Name: Orlando Figes
Profession: Writer and academic, currently the professor of history at Birkbeck College, London.
Books: A People’s Tragedy: the Russian Revolution 1891-1924 (1996), Interpreting the Russian Revolution: the Language and Symbols of 1917 (1999), Natasha’s Dance: a Cultural History of Russia (2002), The Whisperers: Private Life in Stalin’s Russia (2007).
Perspectives: Liberal revisionist
Like Simon Schama, Orlando Figes is a British historian whose popularity has extended beyond academia and into general readership. His books about Russia, particularly A People’s Tragedy and Natasha’s Dance, have proved popular with teachers and students alike.
Orlando Figes was born in London and raised by his mother, a Jewish-German writer and feminist who fled Nazism in the late 1930s. He was educated at a local grammar school before enrolling to read history at Cambridge.
At Cambridge, Figes completed an honours degree, then a PhD under the supervision of controversial historian Norman Stone. Figes’ doctoral thesis studied the activities of peasants in the Volga region in the first years of the Russian Revolution.
Figes’ first major book, A People’s Tragedy, was published in 1996. The winner of several literary and history awards, it chronicles the history of Russia from its devastating 1891 famine through to 1924.
Others have variously categorised Figes as a liberal-conservative or a revisionist. He is critical of Vladimir Lenin, accusing the Bolshevik leader of laying the groundwork for Stalinist totalitarianism, repression and genocide. Figes also tends to view revolutionary groups and parties as chaotic collectives of individuals, rather than genuine mass movements.
Figes’ writing style employs a sweeping narrative and seeks to strike a balance between important events and their impact on individuals. He gives less time and attention to political ideology than other historians. His main concern is with ordinary Russians and their motivations and conditions. Because of this, Figes tends not to rely on the writings of Marx or Lenin as a point of reference.
One of Figes’ approaches is to focus on the cultural aspects of the revolution, such as words, language, symbols, propaganda, mood and other psychological devices. A revolution may start with political aims and slogans – but Figes examines how revolutionary ideas reach, affect and motivate ordinary people.
Figes has come in for criticism from his fellow academics. He has been described by some as a ‘historical journalist’ while others have accused him of taking creative liberties with evidence. In 2010, Figes agreed to pay damages to Robert Service and another historian, after admitting to posting negative reviews and comments on an Amazon website.

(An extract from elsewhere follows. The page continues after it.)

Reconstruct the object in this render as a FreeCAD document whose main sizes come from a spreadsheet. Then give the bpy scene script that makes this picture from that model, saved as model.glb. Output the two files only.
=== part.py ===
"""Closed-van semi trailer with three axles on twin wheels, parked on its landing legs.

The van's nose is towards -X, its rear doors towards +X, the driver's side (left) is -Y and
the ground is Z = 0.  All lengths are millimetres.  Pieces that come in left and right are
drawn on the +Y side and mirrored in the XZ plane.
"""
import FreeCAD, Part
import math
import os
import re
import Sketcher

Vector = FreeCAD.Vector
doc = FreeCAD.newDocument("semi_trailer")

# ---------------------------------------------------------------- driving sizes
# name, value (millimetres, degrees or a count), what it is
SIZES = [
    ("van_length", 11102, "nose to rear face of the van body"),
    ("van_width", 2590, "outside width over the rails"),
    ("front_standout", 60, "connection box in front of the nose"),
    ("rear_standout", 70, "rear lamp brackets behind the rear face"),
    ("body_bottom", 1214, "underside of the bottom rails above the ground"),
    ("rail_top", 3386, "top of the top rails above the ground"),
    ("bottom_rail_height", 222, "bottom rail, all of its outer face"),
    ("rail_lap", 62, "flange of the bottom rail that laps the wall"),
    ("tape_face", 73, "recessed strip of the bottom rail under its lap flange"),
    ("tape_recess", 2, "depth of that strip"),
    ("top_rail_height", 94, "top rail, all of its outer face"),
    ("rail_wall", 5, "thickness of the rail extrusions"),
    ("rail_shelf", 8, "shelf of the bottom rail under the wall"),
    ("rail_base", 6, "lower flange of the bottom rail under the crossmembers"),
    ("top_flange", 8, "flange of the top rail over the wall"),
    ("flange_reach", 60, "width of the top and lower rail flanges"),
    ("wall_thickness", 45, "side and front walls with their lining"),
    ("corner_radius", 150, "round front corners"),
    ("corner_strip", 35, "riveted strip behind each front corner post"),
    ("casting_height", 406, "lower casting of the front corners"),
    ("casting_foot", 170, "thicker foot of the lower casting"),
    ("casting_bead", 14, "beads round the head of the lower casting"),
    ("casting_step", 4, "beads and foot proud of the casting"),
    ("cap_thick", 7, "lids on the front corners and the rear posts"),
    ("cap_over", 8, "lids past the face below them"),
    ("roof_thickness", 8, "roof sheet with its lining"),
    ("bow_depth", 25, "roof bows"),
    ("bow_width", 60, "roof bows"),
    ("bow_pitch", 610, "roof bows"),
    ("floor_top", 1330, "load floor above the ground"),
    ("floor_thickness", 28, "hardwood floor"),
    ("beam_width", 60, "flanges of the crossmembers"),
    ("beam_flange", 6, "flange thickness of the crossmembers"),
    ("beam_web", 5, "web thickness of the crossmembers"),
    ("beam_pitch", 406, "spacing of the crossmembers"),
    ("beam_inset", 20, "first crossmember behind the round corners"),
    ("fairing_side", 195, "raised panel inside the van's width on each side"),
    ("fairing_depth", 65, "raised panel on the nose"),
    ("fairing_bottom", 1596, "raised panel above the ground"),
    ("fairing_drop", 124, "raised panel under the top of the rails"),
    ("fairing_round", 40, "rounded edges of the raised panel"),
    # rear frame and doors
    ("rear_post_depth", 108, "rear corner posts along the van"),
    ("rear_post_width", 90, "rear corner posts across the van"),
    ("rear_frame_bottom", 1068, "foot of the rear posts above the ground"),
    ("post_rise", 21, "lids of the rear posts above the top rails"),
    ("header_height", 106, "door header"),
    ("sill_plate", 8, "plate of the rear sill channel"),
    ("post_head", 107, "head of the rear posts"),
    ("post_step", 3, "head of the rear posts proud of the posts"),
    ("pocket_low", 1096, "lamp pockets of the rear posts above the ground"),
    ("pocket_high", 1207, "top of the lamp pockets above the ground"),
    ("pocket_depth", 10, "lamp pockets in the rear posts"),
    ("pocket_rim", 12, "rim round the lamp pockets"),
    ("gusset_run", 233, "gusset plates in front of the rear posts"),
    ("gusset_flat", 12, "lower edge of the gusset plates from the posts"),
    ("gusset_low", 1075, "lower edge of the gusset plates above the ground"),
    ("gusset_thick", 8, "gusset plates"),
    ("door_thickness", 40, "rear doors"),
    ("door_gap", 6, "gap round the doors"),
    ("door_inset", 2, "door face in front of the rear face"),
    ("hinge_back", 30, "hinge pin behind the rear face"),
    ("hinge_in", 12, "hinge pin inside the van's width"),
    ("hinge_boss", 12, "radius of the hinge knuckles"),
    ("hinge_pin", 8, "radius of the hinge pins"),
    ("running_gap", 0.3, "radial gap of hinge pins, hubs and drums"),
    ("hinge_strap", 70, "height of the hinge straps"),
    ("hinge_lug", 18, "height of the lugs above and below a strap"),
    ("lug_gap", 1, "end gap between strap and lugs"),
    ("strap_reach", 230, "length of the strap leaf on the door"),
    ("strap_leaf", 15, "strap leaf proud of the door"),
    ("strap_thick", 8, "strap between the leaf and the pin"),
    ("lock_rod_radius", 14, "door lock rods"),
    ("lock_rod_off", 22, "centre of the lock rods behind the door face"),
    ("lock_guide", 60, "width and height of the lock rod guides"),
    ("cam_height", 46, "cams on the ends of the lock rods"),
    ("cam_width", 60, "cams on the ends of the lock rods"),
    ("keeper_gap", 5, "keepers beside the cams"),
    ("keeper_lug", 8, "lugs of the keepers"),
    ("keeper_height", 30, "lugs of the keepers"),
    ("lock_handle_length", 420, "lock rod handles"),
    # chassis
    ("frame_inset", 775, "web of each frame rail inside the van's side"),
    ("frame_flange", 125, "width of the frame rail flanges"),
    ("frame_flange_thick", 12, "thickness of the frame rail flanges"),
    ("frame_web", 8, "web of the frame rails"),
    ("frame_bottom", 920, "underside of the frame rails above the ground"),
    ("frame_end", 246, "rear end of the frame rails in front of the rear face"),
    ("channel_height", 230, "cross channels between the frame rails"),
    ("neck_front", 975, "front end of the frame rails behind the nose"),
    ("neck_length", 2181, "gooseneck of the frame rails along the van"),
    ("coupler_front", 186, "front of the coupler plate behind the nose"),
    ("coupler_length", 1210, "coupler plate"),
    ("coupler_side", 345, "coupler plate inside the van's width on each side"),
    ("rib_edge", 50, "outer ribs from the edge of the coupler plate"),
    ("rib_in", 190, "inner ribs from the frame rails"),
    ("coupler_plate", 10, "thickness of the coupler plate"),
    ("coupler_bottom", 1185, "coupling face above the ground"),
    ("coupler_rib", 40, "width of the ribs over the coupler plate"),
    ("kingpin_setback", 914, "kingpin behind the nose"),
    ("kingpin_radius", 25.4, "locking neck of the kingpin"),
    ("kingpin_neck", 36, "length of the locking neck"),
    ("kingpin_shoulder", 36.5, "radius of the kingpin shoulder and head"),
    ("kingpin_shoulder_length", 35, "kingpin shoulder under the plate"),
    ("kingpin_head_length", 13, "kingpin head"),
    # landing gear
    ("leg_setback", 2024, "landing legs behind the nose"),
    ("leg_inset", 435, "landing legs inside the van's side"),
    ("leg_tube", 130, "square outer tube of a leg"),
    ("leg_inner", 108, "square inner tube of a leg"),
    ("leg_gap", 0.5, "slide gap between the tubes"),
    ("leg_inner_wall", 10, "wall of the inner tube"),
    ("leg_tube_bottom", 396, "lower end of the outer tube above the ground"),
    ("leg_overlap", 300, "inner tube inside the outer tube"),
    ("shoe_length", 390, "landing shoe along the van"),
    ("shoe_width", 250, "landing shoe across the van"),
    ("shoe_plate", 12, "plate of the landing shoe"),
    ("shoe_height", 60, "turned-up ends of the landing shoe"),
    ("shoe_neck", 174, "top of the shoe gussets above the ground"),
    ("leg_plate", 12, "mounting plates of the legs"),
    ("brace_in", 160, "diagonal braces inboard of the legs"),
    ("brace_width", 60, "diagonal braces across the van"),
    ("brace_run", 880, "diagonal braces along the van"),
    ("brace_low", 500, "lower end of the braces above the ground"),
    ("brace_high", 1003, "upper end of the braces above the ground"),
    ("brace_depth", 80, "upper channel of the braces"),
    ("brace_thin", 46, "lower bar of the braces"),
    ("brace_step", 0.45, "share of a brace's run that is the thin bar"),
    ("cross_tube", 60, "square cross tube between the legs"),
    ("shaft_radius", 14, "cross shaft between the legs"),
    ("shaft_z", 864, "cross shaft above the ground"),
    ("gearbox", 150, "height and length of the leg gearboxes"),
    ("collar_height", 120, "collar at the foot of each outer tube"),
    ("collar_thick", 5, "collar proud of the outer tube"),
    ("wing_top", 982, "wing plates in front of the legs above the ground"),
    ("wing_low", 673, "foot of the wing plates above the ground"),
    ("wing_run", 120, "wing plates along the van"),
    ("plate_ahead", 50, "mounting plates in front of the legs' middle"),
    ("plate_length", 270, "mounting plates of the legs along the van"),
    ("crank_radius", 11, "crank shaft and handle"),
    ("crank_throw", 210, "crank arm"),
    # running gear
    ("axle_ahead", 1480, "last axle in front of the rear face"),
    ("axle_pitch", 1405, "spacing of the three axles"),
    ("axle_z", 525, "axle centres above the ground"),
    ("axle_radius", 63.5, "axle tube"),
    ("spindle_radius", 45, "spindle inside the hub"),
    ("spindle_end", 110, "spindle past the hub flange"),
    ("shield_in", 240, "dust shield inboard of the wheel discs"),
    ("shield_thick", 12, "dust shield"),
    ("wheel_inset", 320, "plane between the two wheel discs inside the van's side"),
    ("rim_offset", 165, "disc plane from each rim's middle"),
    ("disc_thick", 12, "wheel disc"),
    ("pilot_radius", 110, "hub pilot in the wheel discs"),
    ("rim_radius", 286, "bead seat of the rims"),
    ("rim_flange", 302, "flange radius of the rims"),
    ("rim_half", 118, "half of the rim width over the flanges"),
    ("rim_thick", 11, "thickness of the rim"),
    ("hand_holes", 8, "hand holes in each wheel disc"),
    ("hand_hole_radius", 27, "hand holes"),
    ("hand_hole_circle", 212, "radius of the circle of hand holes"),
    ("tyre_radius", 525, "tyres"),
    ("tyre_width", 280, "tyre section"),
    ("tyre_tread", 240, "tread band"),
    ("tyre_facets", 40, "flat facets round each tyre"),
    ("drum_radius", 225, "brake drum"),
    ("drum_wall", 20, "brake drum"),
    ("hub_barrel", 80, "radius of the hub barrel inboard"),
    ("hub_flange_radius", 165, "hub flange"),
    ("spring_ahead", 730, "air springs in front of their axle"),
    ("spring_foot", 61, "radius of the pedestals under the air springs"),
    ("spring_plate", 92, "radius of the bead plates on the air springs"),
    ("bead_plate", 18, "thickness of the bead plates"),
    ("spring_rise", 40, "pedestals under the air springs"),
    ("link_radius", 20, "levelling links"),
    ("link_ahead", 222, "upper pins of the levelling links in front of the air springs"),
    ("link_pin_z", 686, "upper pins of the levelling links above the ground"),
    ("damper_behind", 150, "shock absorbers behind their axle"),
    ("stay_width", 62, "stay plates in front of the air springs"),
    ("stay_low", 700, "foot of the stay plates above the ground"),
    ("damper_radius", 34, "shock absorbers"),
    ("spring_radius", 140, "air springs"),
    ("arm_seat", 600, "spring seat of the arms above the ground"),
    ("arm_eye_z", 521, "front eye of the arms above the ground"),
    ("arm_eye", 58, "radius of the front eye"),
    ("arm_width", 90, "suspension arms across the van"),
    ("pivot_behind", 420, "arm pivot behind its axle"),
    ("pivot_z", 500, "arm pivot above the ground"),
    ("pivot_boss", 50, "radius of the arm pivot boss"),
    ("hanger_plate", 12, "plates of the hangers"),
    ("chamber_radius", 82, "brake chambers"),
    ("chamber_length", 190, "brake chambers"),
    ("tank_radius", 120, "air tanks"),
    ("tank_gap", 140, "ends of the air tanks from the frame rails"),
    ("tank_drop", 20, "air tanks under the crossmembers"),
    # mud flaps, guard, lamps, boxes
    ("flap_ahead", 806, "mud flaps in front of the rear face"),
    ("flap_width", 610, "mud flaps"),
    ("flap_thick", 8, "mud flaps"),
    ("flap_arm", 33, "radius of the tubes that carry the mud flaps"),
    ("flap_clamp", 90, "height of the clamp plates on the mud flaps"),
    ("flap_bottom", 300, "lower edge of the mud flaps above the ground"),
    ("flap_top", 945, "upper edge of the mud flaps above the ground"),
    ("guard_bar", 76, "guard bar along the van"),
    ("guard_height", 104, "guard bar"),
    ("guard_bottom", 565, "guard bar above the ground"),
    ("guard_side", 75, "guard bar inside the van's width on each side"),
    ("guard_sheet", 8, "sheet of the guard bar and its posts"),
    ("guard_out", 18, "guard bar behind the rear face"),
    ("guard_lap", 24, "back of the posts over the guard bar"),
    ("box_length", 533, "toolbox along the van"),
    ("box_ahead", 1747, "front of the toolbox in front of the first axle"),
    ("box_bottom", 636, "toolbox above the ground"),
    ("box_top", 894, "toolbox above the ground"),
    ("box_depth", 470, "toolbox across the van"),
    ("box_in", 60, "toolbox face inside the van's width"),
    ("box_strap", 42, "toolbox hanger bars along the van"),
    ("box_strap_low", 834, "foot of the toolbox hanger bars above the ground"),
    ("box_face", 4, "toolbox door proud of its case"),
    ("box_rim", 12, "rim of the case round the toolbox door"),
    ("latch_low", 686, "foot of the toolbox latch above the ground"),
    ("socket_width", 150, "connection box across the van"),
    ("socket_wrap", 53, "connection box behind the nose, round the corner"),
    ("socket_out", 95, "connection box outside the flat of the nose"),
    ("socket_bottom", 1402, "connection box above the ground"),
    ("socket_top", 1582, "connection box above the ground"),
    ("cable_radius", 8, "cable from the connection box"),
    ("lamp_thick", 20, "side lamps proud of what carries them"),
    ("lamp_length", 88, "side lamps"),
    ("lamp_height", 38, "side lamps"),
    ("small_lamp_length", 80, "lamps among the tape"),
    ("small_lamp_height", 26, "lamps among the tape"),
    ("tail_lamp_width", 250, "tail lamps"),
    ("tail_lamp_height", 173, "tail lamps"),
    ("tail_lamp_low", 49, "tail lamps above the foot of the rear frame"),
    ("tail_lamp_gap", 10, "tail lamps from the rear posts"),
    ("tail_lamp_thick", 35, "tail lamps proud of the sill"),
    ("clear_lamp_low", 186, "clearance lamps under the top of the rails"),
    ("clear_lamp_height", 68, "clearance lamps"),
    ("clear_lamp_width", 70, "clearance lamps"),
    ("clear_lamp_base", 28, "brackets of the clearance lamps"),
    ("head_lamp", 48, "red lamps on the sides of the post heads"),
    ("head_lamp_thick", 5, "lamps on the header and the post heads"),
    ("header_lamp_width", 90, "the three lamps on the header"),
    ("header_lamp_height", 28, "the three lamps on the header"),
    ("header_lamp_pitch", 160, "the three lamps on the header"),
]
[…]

“In the mind of the ordinary peasant, the Tsar was not just a kingly ruler but a god on earth. [The peasant] thought of him as a father-figure who knew all the peasants personally by name, understood their problems in all their minute details, and, if it were not for the evil boyars who surrounded him, would satisfy their demands. Hence the peasant tradition of sending direct appeals to the Tsar.”
“Whereas in Western countries the constitution merely had to guarantee the rights of a pre-existing civil society and culture, in Russia it also had to create these. It had to educate society – and the state itself – of the values and ideas of liberal constitutionalism.”
“The Romanov regime fell under the weight of its own internal contradictions. It was not overthrown.”
“The Provisional Government was a government of persuasion. Not having been elected by the people, it depended largely on the power of the word to establish its authority. [The members of the Provisional Government] … believed that the primary duty of the February Revolution was to educate the people in their civic rights and duties.”
“The link between literacy and revolutions is a well-known historical phenomenon. The three great revolutions of modern European history – the English, the French and the Russian – all took place in societies where the rate of literacy was approaching 50 per cent. Literacy had a profound effect on the peasant mind and community. It promotes abstract thought and enables the peasant to master new skills and technologies.”
“The terminology of the Revolution was a foreign language to most of the peasants (as indeed it was to a large proportion of the uneducated workers) in most parts of Russia. Equally, the new institutions of the state appeared strange and alien to many of the peasants.”
“For all too many of these high-born revolutionaries, the main attraction of ‘the cause’ lay not so much in the satisfaction which they might derive from seeing the people’s daily lives improved, as in their own romantic search for a sense of ‘wholeness’ which might give higher meaning to their lives and to end alienation from the world.”
“It was not Marxism that made Lenin a revolutionary but Lenin who made Marxism revolutionary.”
“Convinced that their own ideas were the key to the future of the world, that the fate of humanity rested on the outcome of their own doctrinal struggles, the Russian intelligentsia divided up the world into the forces of ‘progress’ and ‘reaction’, friends and enemies of the people’s cause, leaving no room for doubters in between. Here were the origins of the totalitarian world-view.”
“Lenin did weight training to build up his muscles. It was all part of the macho culture (the black leather jackets, the militant rhetoric, the belief in action and the cult of violence) that was the essence of Bolshevism.”
“Nowhere [more than Russia] has the artist been more burdened with the task of moral leadership and national prophecy, nor more feared and persecuted by the state.”